- Aim of the task
Write out each line beneath this one exactly as it reads.

- Data lines
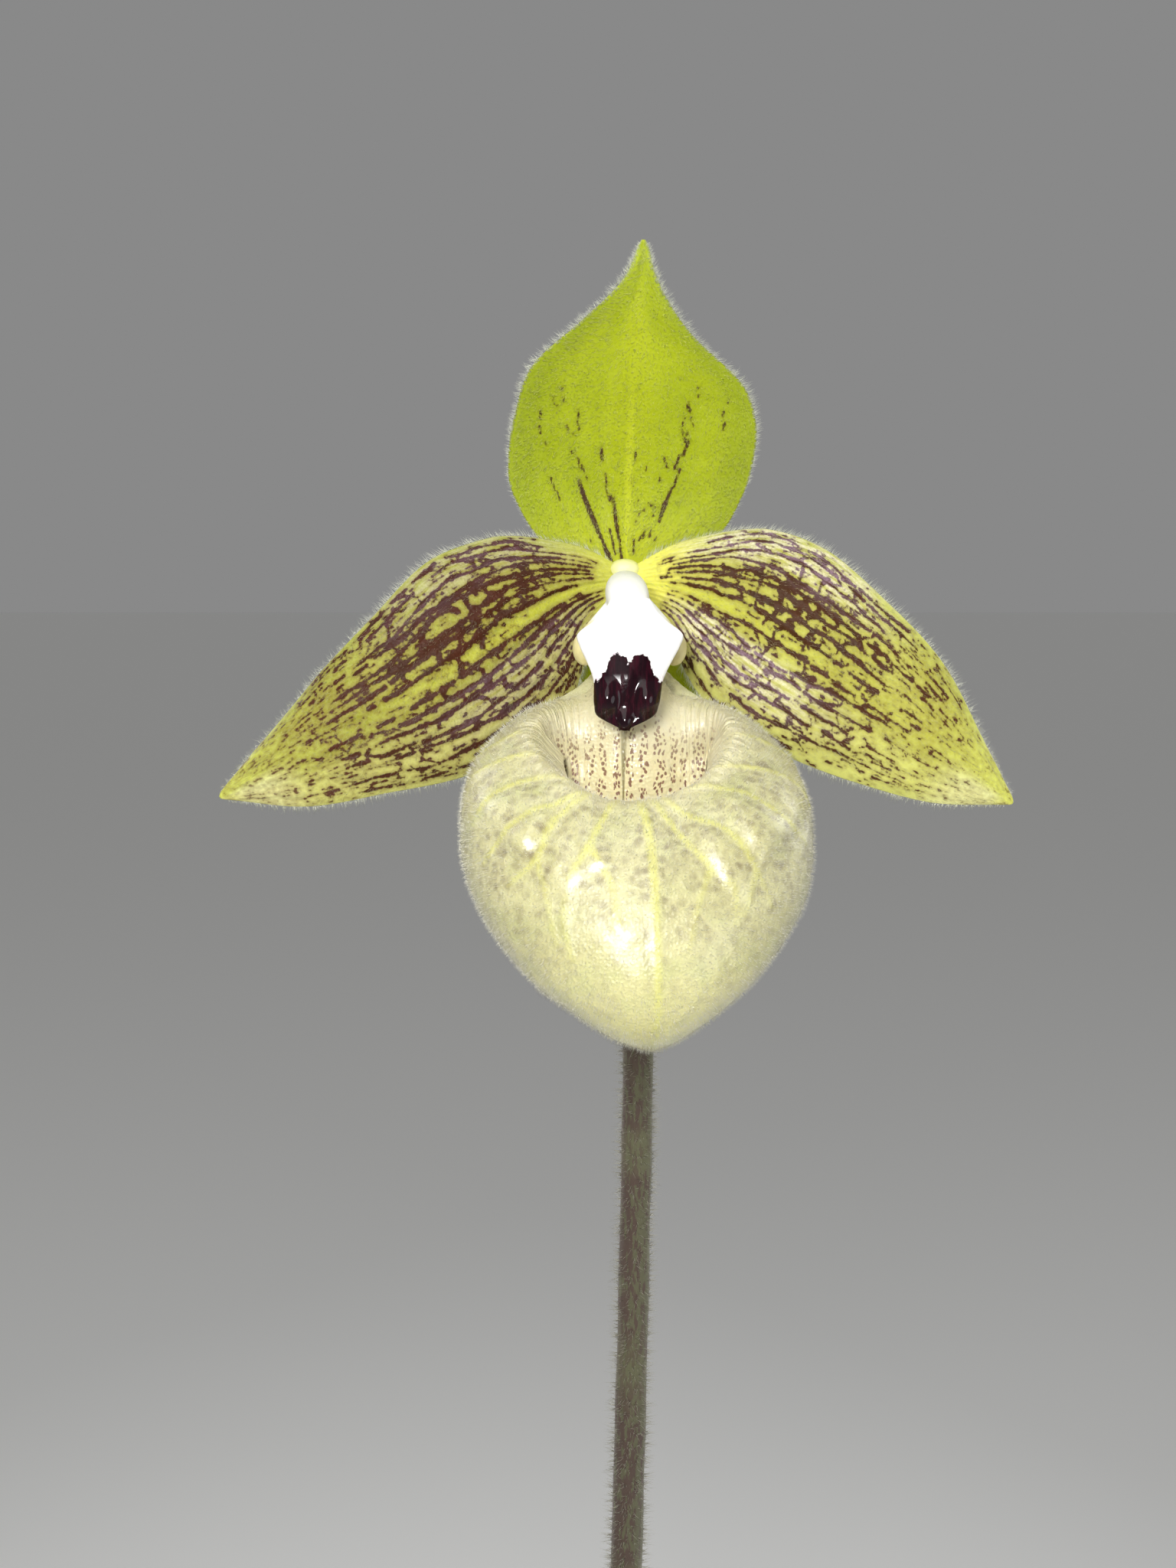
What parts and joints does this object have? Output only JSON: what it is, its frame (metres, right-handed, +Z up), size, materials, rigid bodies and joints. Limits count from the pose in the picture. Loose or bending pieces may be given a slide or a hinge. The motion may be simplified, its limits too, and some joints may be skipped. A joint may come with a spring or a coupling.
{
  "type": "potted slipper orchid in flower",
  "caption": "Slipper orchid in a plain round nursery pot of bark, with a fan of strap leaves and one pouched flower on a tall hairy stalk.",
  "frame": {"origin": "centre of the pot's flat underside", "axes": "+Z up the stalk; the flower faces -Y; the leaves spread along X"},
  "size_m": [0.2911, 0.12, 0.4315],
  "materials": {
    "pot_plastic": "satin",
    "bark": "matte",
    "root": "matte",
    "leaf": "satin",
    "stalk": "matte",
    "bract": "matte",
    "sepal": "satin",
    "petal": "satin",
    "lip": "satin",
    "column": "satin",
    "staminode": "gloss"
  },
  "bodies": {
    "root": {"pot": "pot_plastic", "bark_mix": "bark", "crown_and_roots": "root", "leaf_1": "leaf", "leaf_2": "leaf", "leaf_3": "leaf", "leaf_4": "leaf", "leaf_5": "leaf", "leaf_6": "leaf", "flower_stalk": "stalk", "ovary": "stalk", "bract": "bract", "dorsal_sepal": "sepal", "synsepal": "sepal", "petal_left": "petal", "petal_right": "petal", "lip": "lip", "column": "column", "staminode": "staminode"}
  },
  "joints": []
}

- In response
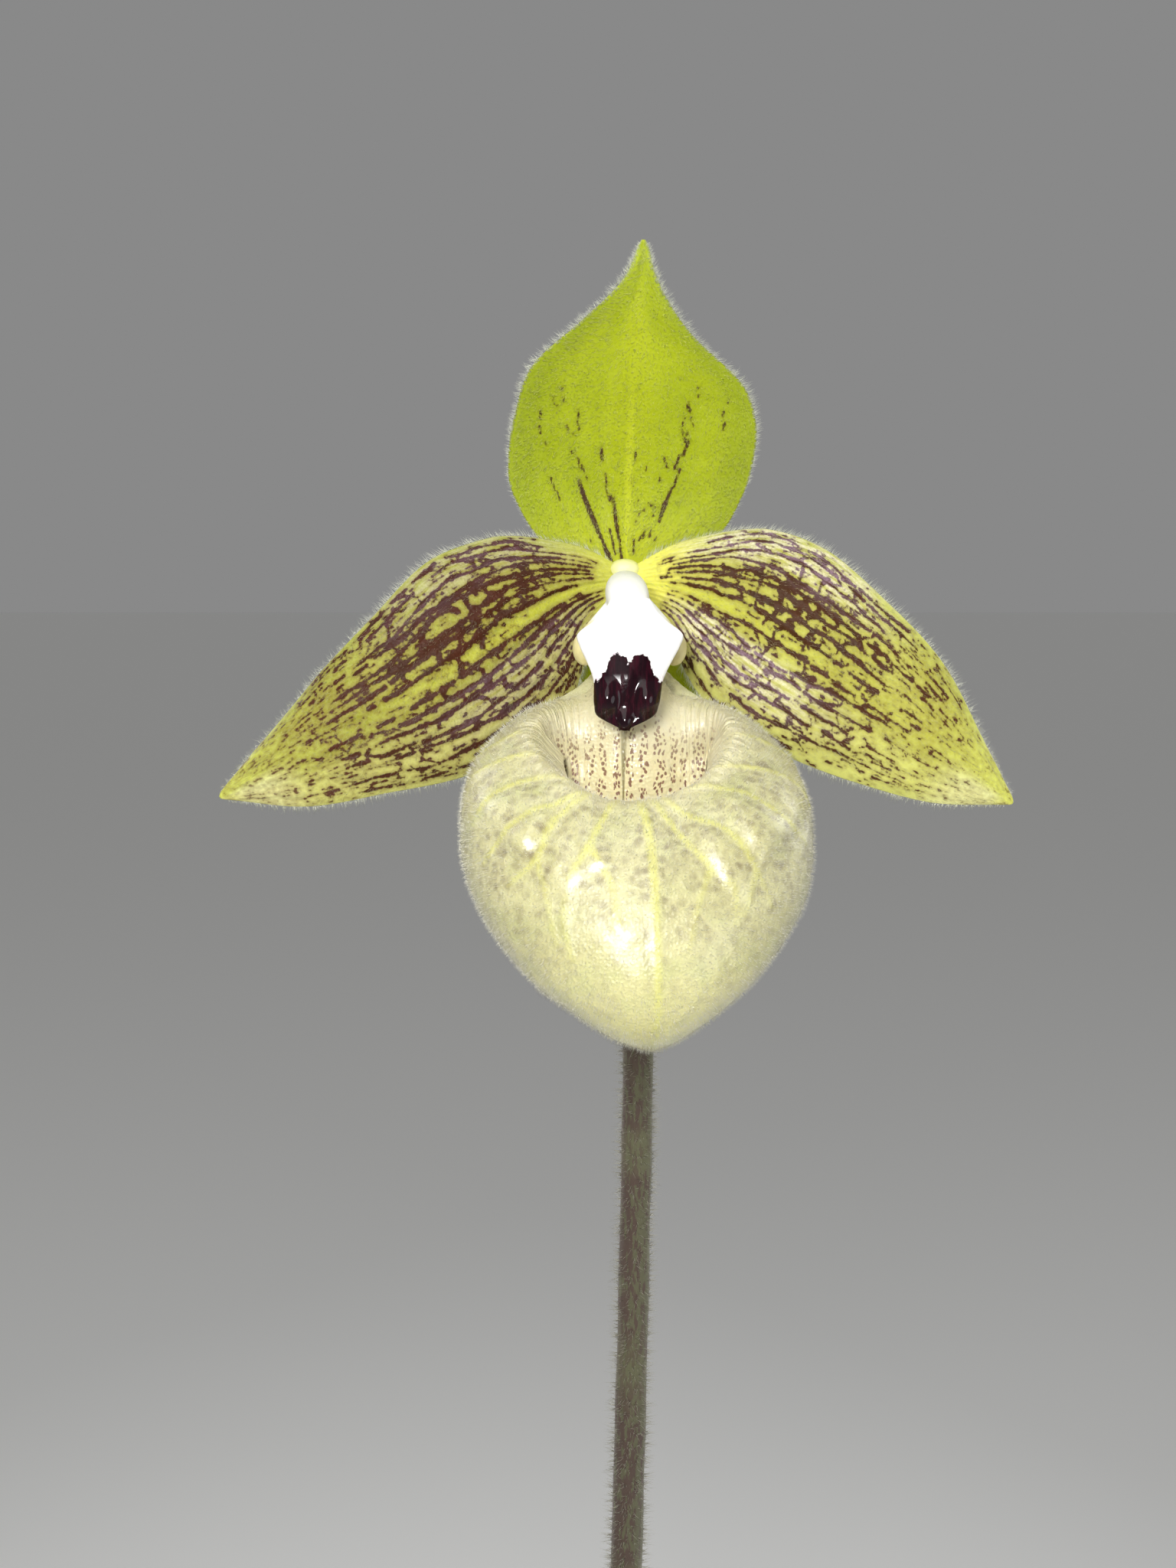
What parts and joints does this object have? Output only JSON: what it is, its frame (metres, right-handed, +Z up), size, materials, rigid bodies and joints. Limits count from the pose in the picture. Loose or bending pieces may be given a slide or a hinge. The motion may be simplified, its limits too, and some joints may be skipped. A joint may come with a spring or a coupling.
{
  "type": "potted slipper orchid in flower",
  "caption": "Slipper orchid in a plain round nursery pot of bark, with a fan of strap leaves and one pouched flower on a tall hairy stalk.",
  "frame": {"origin": "centre of the pot's flat underside", "axes": "+Z up the stalk; the flower faces -Y; the leaves spread along X"},
  "size_m": [0.2911, 0.12, 0.4315],
  "materials": {
    "pot_plastic": "satin",
    "bark": "matte",
    "root": "matte",
    "leaf": "satin",
    "stalk": "matte",
    "bract": "matte",
    "sepal": "satin",
    "petal": "satin",
    "lip": "satin",
    "column": "satin",
    "staminode": "gloss"
  },
  "bodies": {
    "root": {"pot": "pot_plastic", "bark_mix": "bark", "crown_and_roots": "root", "leaf_1": "leaf", "leaf_2": "leaf", "leaf_3": "leaf", "leaf_4": "leaf", "leaf_5": "leaf", "leaf_6": "leaf", "flower_stalk": "stalk", "ovary": "stalk", "bract": "bract", "dorsal_sepal": "sepal", "synsepal": "sepal", "petal_left": "petal", "petal_right": "petal", "lip": "lip", "column": "column", "staminode": "staminode"}
  },
  "joints": []
}